─── Provided information

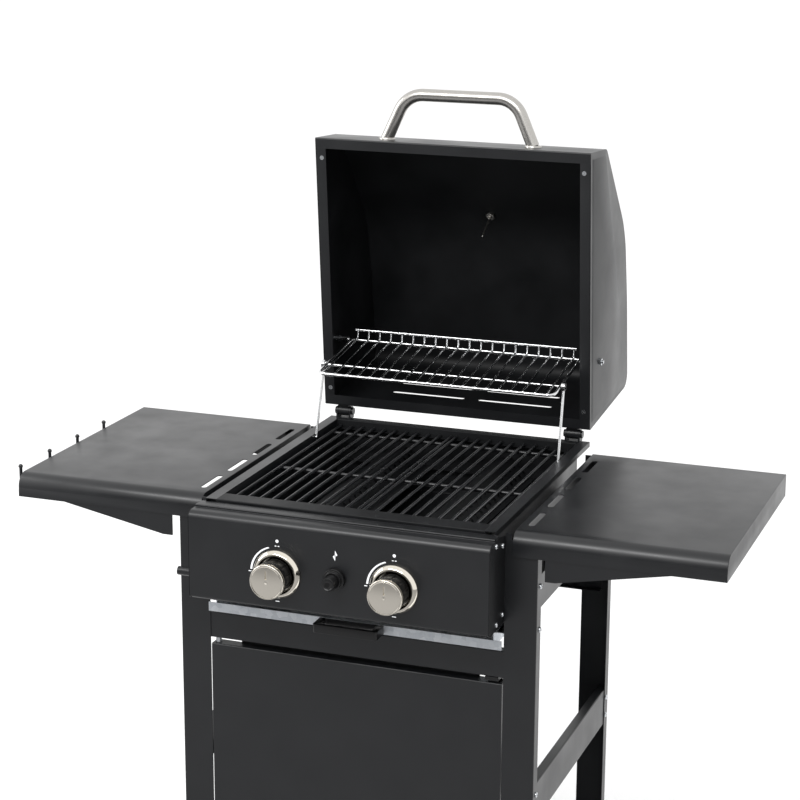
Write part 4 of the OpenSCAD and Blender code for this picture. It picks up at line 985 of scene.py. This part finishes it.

──────
─── Provided information

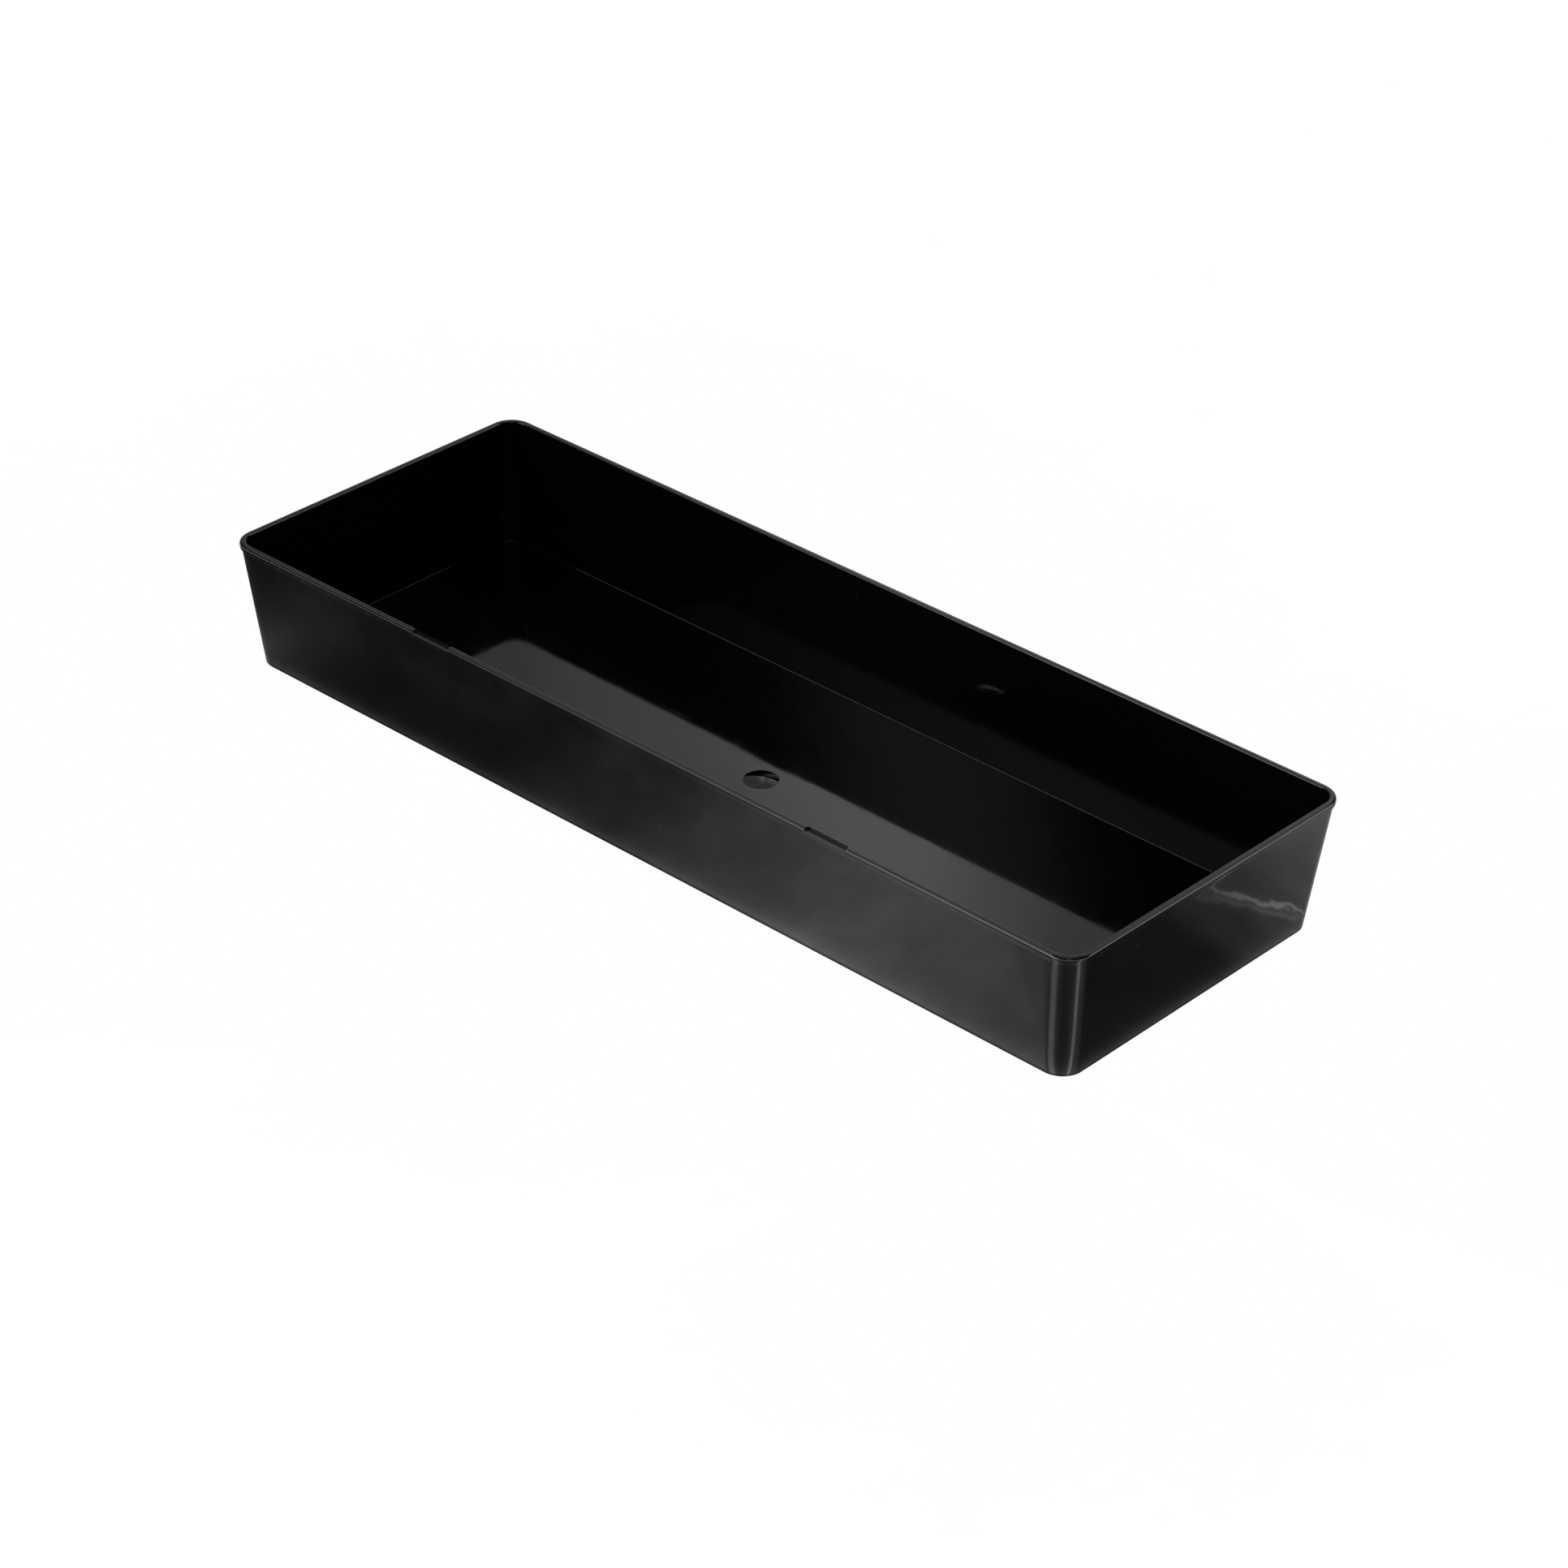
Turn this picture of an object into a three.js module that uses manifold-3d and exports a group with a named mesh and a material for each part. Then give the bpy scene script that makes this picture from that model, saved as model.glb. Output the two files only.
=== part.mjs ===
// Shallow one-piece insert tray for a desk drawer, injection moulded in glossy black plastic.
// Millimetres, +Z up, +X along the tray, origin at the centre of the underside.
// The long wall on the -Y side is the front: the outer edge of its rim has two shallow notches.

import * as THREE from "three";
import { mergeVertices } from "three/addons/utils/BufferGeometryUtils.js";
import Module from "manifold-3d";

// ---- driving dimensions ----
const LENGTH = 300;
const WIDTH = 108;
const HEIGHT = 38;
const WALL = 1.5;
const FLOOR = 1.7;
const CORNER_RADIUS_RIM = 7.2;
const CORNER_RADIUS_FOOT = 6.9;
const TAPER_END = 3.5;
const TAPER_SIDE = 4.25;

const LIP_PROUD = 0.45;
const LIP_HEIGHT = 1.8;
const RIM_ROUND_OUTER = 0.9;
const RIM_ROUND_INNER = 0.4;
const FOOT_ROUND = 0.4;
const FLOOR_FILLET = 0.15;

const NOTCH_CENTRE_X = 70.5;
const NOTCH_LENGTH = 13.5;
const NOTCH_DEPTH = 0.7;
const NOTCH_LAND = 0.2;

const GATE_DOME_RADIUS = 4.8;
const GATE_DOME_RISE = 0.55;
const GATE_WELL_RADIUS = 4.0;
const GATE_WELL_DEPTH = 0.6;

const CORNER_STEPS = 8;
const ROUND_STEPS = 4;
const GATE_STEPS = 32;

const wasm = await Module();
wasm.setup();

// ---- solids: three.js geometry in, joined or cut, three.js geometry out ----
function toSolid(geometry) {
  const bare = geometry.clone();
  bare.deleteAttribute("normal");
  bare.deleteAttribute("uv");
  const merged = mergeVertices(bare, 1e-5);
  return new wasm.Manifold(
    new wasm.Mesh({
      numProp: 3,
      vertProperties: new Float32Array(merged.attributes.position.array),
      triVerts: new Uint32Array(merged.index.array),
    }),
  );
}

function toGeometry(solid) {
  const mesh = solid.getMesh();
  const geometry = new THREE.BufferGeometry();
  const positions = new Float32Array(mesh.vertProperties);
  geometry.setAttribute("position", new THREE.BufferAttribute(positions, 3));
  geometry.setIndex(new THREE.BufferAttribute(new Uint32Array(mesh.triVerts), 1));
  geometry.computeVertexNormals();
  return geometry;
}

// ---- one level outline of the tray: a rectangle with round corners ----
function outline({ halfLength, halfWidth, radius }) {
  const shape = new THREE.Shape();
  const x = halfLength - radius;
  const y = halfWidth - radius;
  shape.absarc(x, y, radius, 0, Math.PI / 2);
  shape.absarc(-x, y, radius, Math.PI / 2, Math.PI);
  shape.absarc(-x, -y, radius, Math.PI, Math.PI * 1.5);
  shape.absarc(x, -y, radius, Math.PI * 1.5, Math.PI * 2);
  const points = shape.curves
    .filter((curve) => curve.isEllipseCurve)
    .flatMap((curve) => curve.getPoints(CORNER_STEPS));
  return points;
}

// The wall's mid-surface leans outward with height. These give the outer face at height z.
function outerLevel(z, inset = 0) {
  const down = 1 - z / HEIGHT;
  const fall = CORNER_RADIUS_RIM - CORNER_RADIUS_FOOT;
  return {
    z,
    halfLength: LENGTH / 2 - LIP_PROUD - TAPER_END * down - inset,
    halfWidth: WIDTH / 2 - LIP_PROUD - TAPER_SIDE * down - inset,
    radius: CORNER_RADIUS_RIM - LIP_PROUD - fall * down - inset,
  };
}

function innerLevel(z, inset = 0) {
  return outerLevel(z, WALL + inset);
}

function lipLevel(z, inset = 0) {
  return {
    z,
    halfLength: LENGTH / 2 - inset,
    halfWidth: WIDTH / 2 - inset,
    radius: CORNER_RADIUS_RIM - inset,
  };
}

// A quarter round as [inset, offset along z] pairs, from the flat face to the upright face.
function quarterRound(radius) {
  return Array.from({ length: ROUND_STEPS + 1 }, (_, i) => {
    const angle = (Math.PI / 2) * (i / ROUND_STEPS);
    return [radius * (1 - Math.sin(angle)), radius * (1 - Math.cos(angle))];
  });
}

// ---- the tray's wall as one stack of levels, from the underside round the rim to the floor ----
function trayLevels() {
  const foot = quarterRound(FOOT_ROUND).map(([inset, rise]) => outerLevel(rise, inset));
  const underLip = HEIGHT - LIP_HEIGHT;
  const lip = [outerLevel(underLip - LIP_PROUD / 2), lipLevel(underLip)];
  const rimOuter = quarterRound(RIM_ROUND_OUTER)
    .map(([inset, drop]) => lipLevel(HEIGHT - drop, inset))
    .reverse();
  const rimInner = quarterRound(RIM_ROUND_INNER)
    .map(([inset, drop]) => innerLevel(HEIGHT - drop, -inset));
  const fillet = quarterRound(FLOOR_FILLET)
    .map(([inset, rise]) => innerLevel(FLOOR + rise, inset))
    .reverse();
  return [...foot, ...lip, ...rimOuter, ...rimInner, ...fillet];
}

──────

#### Exercise requirements:
Please list every line of the records that contains "scene".

#### Output:
Write part 4 of the OpenSCAD and Blender code for this picture. It picks up at line 985 of scene.py. This part finishes it.
Turn this picture of an object into a three.js module that uses manifold-3d and exports a group with a named mesh and a material for each part. Then give the bpy scene script that makes this picture from that model, saved as model.glb. Output the two files only.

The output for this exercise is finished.